The families have grieved privately for years, but they have begun speaking up recently out of fear that Kotey and Elsheikh will elude justice altogether. The impasse has already allowed the two men to stall for more than a year—and in that time the memories of witnesses have faded, along with public outrage over the murders. Wait long enough, the families fear, and the United States will just punt the case to Britain, where courts hand down much shorter sentences, sometimes just a few years. The families also remember that the Taliban successfully negotiated the release of five senior prisoners in Guantánamo Bay in exchange for U.S. Army Private Bowe Bergdahl. Many things could happen and pervert a normal course of justice.

“If anyone deserves to die, it’s these guys,” Carl Mueller, Kayla Mueller’s father, told me. It is hard to convey how twisted the ISIS kidnappers were. They collected hostages for reasons that could fairly be called psychopathic. They abused them recreationally. They raped female hostages, including Mueller. And they taunted the families of their victims—demanding enormous sums of money, or prisoner swaps, with full knowledge that the only outcome of this process would be the death of those families’ children. ISIS never even revealed the burial site of the victims’ remains.

Kotey and Elsheikh have spent the past two years without giving the parents of the deceased even the small consolation and finality of knowing what really happened in the last days of their children’s lives, or of knowing where their bodies are buried. “We know so very little,” Marsha Mueller, Kayla’s mother, told me. “Those horrible people are still harming us today.” That these suspects are not begging daily for the chance to rectify this situation, and to answer any question they can, suggests to me that they have no remorse.

The families are asking the Trump administration for nothing more than the opportunity to let Kotey and Elsheikh defend themselves—and then, if their defense fails, they can spend the rest of their lives in solitary penance for what they did. “Personally, I don’t have a problem with the death penalty,” Carl Mueller said. “But if they get killed, they think they get the treasures of martyrdom. I never wanted them to be executed.” “I could not kill an insect,” Marsha Mueller said. James Foley’s mother, Diane Foley, is even more adamant. “I do not want to stoop to [killing],” she told me. “Violence creates more violence. But I think they should be held for the rest of their lives.”

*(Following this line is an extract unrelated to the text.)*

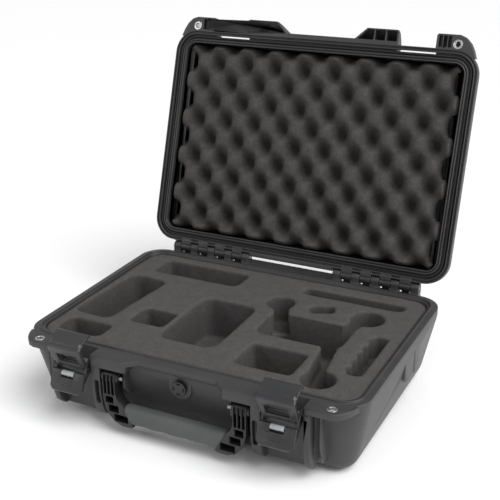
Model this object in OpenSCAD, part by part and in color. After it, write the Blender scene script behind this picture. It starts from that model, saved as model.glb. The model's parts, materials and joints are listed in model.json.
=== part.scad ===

“I want them to be brought here for a trial that is fair and just,” another family member, who did not wish to be identified, told me. This relative noted that the three American men were dressed in orange jumpsuits, Guantánamo-style, for their beheadings. “If we lock them away with no trial, we make them living martyrs. If we make the boneheaded decision to execute them, then they become dead martyrs.”

The Mueller family says the Trump administration has been attentive to their concerns, and that the Obama administration’s incompetence cost the hostages their lives. “Look at all the people who got out,” Carl Mueller said, referring to European hostages who were saved by ransoms paid to ISIS. (Two British captives, Alan Henning and David Haines, were also murdered by the group, as were two Japanese hostages, Kenji Goto and Haruna Yukawa.) The ones who were released, Carl said, are “raising families, getting married.” The Americans are dead. “We think this administration will make it right and not just desert us.”

Graeme Wood is a staff writer at The Atlantic and the author of The Way of the Strangers: Encounters With the Islamic State.